I wont be leaving house for a while i need to set my affairs into order and also will buy a lot of things forthe next contract!
Recovering from mushroom hunt i checked on Dr. Z. He is fine thank god. This may sound stupid but i need to work on my reflexes. Im gonna start doing things that train the mind to act fast , maybe i can find more help online.
I got some items i will need to bring on my contracts body armor for sure , a gas mask , more pills thanks to my connection there wasnt big issue with this.I may actualy buy a gun too i somewhat know how to shoot my father loved handguns and brough me with him on the range sometimes , hmm maybe not.
I still comute with the clinic though phone whenever they need assistance thing seem to go well i will check with them to see if there is more terminaly ill patients to treat.
i have 2 appointments with patients still doing the hide face deal. Both went well. When i see the smile on my patience after they are noticed they are cured and when i see them weep tears of joy.. it makes everything worth it. Those are normal people they have familys , lovers , kids , some are alone , some are hurt and some are down to their last straw. No matter what i cant stop now i want to defend this lifes. I tried to test out my new power but i cant do it on me. Seem like this time the power i got can be used to protect people. I think this powers are created by emotions of some sort. One of my collagues is a psychologist and a trusted man i will talk with him and take advice from him. Sigh the three of us have been though so much i kinda feel sad not having them with me on this adventure but i dont want to put them in danger.
I didnt expect this but i was confronted by my two colleagues and friends Dr. David Abrams and Dr. Grady Jones,Well i spilled the beans and even though they protested they said they will cover for me.I thik i explain to them how harsh the contract can be and instructed them not to do so if they are offered with the chance. I know Dr David wouldnt he has a child coming after all but Dr. Grady was always like the brother i never had it was hard to convience him but its not like a pediatrician can help on a contract right ? Well thats what we settled on , but then again what would a surgeon do.. still here i am.
The time for the contract draws close im thinking of going for a 3 day vacation before that i should arive back a day or two before the time is here if it is the same as last time just in case i will take any tools i need with me.
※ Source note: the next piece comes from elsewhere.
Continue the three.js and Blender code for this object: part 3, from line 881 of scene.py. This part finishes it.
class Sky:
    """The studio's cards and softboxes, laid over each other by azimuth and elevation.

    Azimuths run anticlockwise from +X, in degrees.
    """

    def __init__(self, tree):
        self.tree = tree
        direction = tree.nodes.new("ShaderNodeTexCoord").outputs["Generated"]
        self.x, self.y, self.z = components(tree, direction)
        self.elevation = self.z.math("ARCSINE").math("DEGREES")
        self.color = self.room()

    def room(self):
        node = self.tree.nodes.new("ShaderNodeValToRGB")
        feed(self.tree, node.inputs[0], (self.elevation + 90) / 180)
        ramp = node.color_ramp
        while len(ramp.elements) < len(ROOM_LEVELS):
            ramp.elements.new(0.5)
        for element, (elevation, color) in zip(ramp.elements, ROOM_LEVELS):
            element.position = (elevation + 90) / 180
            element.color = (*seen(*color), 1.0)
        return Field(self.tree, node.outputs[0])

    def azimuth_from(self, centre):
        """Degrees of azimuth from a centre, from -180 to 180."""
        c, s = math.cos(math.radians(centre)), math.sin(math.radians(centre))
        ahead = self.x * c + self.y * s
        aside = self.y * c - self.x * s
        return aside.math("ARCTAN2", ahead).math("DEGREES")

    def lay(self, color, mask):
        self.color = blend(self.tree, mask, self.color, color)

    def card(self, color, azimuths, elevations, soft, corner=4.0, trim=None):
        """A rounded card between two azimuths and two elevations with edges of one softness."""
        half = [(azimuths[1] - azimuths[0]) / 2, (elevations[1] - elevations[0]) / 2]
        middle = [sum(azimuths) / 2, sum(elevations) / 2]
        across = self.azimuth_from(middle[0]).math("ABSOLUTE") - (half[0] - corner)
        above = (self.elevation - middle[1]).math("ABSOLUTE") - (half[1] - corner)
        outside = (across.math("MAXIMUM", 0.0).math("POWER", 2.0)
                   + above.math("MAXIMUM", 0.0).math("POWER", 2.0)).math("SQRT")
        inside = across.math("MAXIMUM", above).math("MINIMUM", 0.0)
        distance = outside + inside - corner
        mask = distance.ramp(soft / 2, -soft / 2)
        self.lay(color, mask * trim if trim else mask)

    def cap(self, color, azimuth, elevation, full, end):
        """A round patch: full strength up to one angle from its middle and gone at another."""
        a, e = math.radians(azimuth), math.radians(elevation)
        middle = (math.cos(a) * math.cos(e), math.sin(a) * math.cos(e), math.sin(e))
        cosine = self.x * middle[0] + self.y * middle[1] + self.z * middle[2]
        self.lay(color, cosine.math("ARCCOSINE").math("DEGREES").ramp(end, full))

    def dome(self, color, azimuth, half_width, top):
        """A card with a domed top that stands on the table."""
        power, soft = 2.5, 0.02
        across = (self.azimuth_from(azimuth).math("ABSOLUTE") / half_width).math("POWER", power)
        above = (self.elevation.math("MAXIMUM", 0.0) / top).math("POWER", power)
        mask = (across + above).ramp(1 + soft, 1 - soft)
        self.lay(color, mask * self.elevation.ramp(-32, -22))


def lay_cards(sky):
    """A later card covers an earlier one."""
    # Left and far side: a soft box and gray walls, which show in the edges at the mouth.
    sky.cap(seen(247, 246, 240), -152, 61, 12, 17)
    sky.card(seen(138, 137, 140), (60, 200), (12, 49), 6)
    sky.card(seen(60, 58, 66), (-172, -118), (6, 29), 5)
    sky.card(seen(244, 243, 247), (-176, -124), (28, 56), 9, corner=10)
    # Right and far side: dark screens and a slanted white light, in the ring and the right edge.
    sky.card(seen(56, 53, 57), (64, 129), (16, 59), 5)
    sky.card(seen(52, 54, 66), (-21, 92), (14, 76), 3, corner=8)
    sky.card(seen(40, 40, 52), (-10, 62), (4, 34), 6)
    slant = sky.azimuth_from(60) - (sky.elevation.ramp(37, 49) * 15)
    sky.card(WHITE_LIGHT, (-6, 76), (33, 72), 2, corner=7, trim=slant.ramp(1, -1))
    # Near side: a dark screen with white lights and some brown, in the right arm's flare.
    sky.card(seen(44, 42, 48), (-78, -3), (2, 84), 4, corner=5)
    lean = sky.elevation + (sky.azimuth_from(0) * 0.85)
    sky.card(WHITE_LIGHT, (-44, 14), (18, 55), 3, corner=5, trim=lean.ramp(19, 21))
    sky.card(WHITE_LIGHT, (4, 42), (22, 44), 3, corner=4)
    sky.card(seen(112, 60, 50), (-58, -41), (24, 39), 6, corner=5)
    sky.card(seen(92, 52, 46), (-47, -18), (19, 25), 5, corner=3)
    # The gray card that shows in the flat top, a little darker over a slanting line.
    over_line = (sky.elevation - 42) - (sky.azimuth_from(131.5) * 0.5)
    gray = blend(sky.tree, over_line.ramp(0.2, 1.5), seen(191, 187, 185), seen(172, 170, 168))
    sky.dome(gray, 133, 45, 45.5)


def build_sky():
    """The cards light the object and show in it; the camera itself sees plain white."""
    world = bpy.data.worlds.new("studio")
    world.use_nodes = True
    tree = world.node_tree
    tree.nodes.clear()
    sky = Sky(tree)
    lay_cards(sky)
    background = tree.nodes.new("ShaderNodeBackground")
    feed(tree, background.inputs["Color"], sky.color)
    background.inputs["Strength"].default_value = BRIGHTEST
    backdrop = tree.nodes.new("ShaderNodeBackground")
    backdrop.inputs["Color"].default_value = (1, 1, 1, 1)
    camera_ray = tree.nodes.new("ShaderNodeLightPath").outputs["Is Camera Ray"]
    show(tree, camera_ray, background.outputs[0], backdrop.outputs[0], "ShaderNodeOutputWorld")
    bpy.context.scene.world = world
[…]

Starting a journal was a good idea i can somewhat keep track of time better and writting and depositing my emotions give me the strength i need to push forward.
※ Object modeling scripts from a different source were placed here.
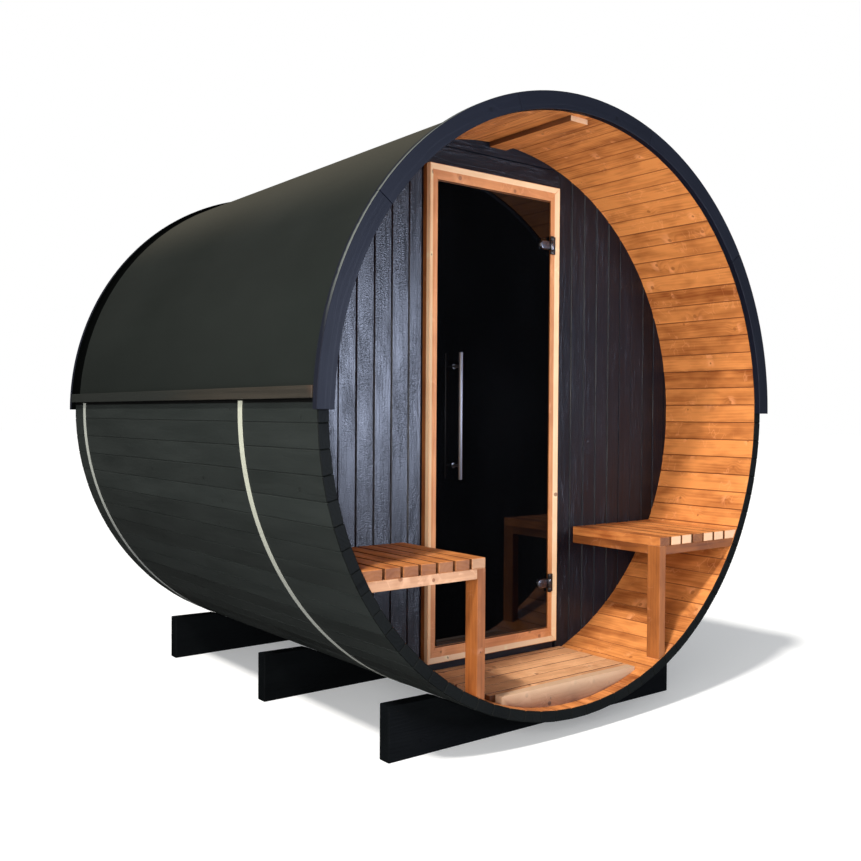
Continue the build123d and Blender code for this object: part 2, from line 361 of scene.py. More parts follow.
def charred_boards(name, base, specular):
    """Blue-black boards with a raised, rippled grain that catches the light."""
    g = Finish(name)
    wood = wood_figure(g, 0.12)
    place = wood.place
    tone = g.attribute("tone", "Fac")
    bend = g.noise(place, (30.0, 8.0, 30.0))
    sway = g.add("CombineXYZ", None, {0: bend * 6.0, 1: bend * 14.0})
    fine = g.stretched(place, (115.0, 250.0, 60.0))
    swayed = g.add("VectorMath", {"operation": "ADD"}, {0: fine, 1: sway})
    crackle = g.noise(swayed)
    lines = g.noise(place, (260.0, 7.0, 60.0), 3.0, 0.6)
    strength = g.noise(place, (14.0, 3.0, 9.0)).step(0.34, 0.6, 0.25, 1.0)
    height = crackle * strength + lines * 0.3 + wood.ring * 0.15 - wood.knot * 0.5
    shade = 1.0 + (tone - 0.5) * 0.5 + (lines - 0.5) * 0.8
    return g.set(
        Base_Color=g.shaded(base, shade),
        Specular_IOR_Level=specular,
        Roughness=(lines - 0.5) * 0.15 + 0.33,
        Normal=g.bump(height, 0.0015, 0.9),
    )


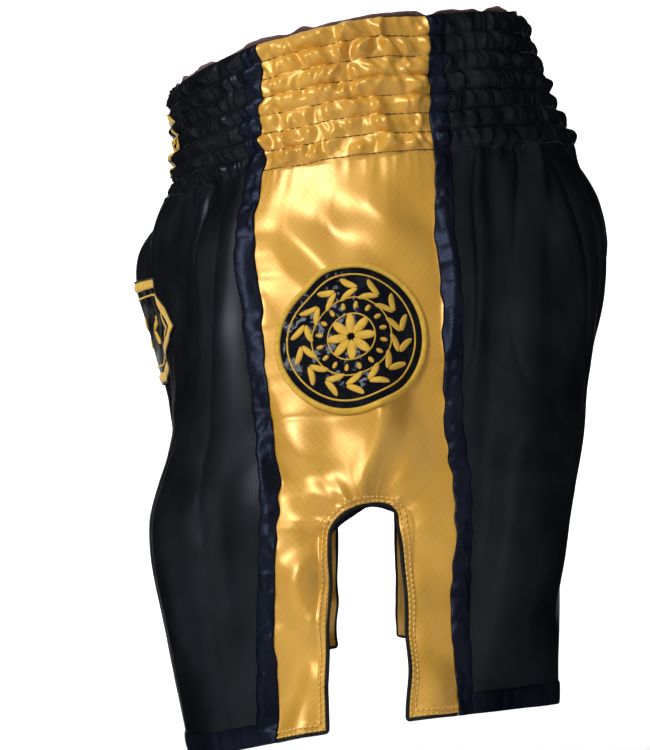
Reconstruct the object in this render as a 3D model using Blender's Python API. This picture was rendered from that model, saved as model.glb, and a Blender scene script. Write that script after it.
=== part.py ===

I am recovering from the leg injury and am gonna have to take it easy im thinking of ordering in and living life for a while catching up on House i was a bit cringed with you know how they gonna make it look , realy isnt my thing to just relax like this but i rly need it this time.
Heh after bince watching this.. What bullshit who does he thing he is ? Real life isnt like that... I wonder how he would have faired if he was a contractor like me.i bet he would have cured his leg for sure but what else after that ? Would he stay working at a hospital ? He is quite intelligent and arrogant maybe he would just want to rule the world or something hahaha. Well this reminds me i also have a job to do and now my leave is coming to an end.
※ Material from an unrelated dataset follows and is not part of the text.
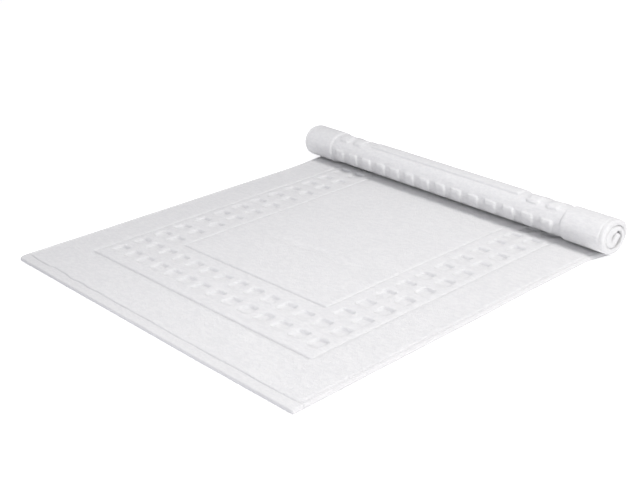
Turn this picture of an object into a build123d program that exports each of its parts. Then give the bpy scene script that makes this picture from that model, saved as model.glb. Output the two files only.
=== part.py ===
"""Bath mat of woven cotton terry, lying flat with its far end rolled up on top of itself.

The cloth is one thick sheet. It lies on the floor, climbs at the back of the roll, comes over the top
towards the front hem, and winds nearly two turns inwards, ending in a loose flap. The roll lies slightly
askew, so the whole run is one outline in an upright plane square to the roll, extruded along the roll
and then trimmed in plan.
Frame: X across the mat, Y along it from the front hem to the roll, Z up from the floor. The origin is on
the floor, below the middle of the mat as it lies.
"""

import math
import os

from build123d import *

os.makedirs("parts", exist_ok=True)

# Cloth, in millimetres
MAT_WIDTH = 500.0
MAT_LENGTH = 700.0  # unrolled, along the middle of the mat
CLOTH = 5.0  # ground weave with its pile on both faces
END_HEM = 13.0  # depth of the folded hem on each short side
SIDE_HEM = 6.0  # depth of the turned hem on each long side
CORNER_RADIUS = 3.5

# Roll
ROLL_SKEW = 4.5  # degrees between the roll and the front hem
LAYER_STEP = 7.4  # from the middle of one layer of cloth to the middle of the next
OUTER_CLIMB = 21.5  # radius of the cloth's middle where it climbs from the floor
OUTER_TOP = 3.5  # straight stretch between the two bends of the outer turn
INNER_TOP = 5.0
FLAP_BEND = 5.0
FLAP_ANGLE = 45.0  # slope of the loose end, which crosses the hollow of the roll

# Stitching: a line of thread sunk flush into the upper face of each hem
THREAD_WIDTH = 0.8
THREAD_DEPTH = 0.6
STITCH_INSET = 1.5  # from the inner edge of the hem

# The cloth's run from the floor inwards: each step is a straight length or a bend of (radius, degrees)
OUTER_FALL = OUTER_CLIMB - LAYER_STEP / 2
INNER_CLIMB = OUTER_CLIMB - LAYER_STEP
INNER_FALL = INNER_CLIMB - LAYER_STEP / 2
WOUND = [
    (OUTER_CLIMB, 180.0),
    OUTER_TOP,
    (OUTER_FALL, 180.0),
    OUTER_TOP,
    (INNER_CLIMB, 180.0),
    INNER_TOP,
    (INNER_FALL, 180.0),
    (FLAP_BEND, FLAP_ANGLE),
]


def step_length(step):
    """Length of the cloth's middle along one straight or one bend."""
    if isinstance(step, tuple):
        radius, degrees = step
        return radius * math.radians(degrees)
    return step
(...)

Dr. David and Dr. Grady was worried about my injury but i told them its nothing to worry about. Dr Grady was curious about the way that this power works and i explained to him. He wasnt happy i was harming myself like this but he was proud about my actions. We all talked at our break about gossip around the hospital and Dr. David then turned the whole chat around his new baby and how smart he was for his age and to be honest i just kept nodding after some point and pretend to listen. Dr. David is a very dotting father afer all so after we poke some fun into him we went back to our work. I performed a lot of surgerys this week and its nice to work with my hands again.I start talking with Dr. David as a Clint to help me overcome the feeling of inadequacy i been having and how to deal with it.
I made a deal with my coworkers after i talked to them about the experience i had and explained that i cant back down anymore. I will stay on work as a special contractor of sorts will be able to treat patients and they provided a place on the hospital so i can work with the power i have to remove illnesses. The deal is they want me to cut the hours i work Dr. David himself says that my mental state isnt that well and i should not work for a while but i cant stay idle. When he said tho that i could make a mistake a cost someones life if i dont take care of myself it was enough to make me agree to this. So i will have a lot more free time in my hands i dunno how i will fill it but maybe its best if i start training myself for upcoming contracts as it is now i will keep resting till my injury is healed. I started seeing results after my sessions with Dr. David i will try my best to get good results on the next contract.